At the pre-college level, MEPO offers students in grades 7 through 12 opportunities to actively explore and prepare for engineering and other technical career fields.

MEPO hosts the Summer Engineering Academy and the Ford Summer Engineering Institute (for entering first-year students) each year to address participants' pre-college academic and personal development needs.

MEPO also maintains a formal relationship with the Detroit Area Pre-College Engineering Program (DAPCEP), which sponsors tutorial services, hands-on projects, academic enrichment, and engineering exposure sessions.

MEPO is also actively engaged in the local, regional, and national initiatives of GEM (National Consortium for Graduate Degrees for Minorities in Engineering and Science, Inc.), which encourages promising minority students to pursue graduate degrees in engineering.

The MEPO Advisory Council, composed of executives from many of the College's engineering employer partners, provides advice, financial support, and strategic direction for outreach and retention efforts. The Council sponsors the annual ScholarPOWER Academic Awards Banquet to recognize student achievement.

Finally, MEPO consults with College and University administration and faculty to facilitate an environment conducive to diversity.

Women in Science & Engineering Program (WISE) 

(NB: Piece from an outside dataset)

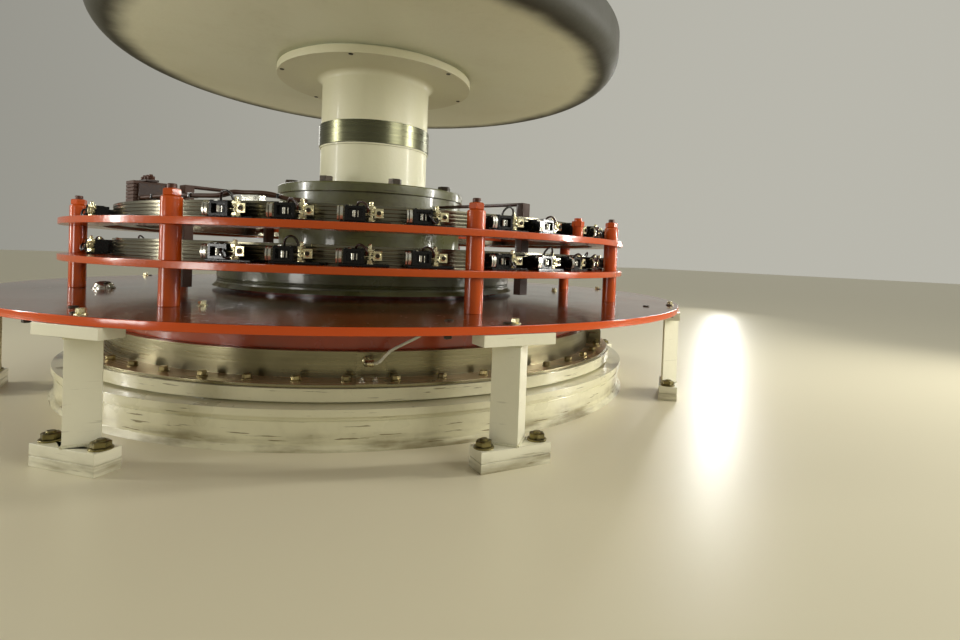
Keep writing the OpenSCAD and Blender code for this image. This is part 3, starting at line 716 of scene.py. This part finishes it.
screw_places = ([at(a - 0.8, 1.287, TABLE_TOP) @ spun(i * 0.8) for i, a in enumerate(BEARINGS)]
                + [at(a, r, TABLE_TOP) for a, r in ((-6.5, 1.213), (38.5, 1.213), (101.7, 1.297),
                                                    (-51.5, 1.213))])
finished("table_screws", copies(slotted_screw(0.0115, 0.004), screw_places),
         "dark_bolts", "stand")
upside_down = Matrix.Rotation(math.pi, 4, "X")
under_places = [at(a, r, TABLE_UNDERSIDE) @ upside_down for a, r in
                ((-7.8, 1.305), (-11, 1.248), (7.5, 1.248), (-52, 1.305), (37, 1.305),
                 (128, 1.305), (217, 1.305))]
finished("under_bolts", copies(nut(0.017, 0.009), under_places),
         "dark_bolts", "stand")

# %% [markdown]
# A post is a threaded rod. Painted sleeves on it hold the two ring plates apart, and a painted nut
# with the rod's dark end above it clamps the stack. The sleeves' shoulders are rounded, so each
# outline has three short steps there. Eight such posts stand round the table, and their nuts are
# turned a little from one to the next.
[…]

The Engineering Office of the Women in Science and Engineering Program (WISE) works with students, faculty and staff to provide an inviting and supportive environment for women at all levels throughout the College of Engineering. The Engineering Office provides services and resources to assist women in various stages of academic and professional development and provides leadership in the College concerning women's issues. The goals of the Engineering Office include increasing the pool of qualified women who enter engineering, assisting in their retention, assisting women in pursuing undergraduate and graduate degrees and careers, supporting student, staff and faculty groups that focus on women's issues and facilitating a cooperative environment within engineering. To meet these goals, WISE:

  • Generates and disseminates data on women in engineering disciplines
  • Offers research opportunities for juniors through the Marian Sarah Parker Program, a graduate school awareness program
  • Sponsors weekend and summer outreach programs for middle and high school students
  • Provides informal advising and counseling
  • Oversees the WISE Residence Program, a living-learning program for undergraduate students
  • Maintains a small library of print and video resources
  • Sponsors a speaker series
  • Publishes a bi-annual newsletter
  • Maintains a website with scholarship, career and academic information
  • Provides graduate peer advisors for new graduate students
  • Provides administrative support to student organizations
  • Offers professional development workshops

WISE also advocates for women students by educating the University community about gender equity, an important contribution to supporting the success of women and providing a more comfortable campus climate for all students. WISE is committed to responding to the needs of our constituents and enhancing the educational experience of all College of Engineering students.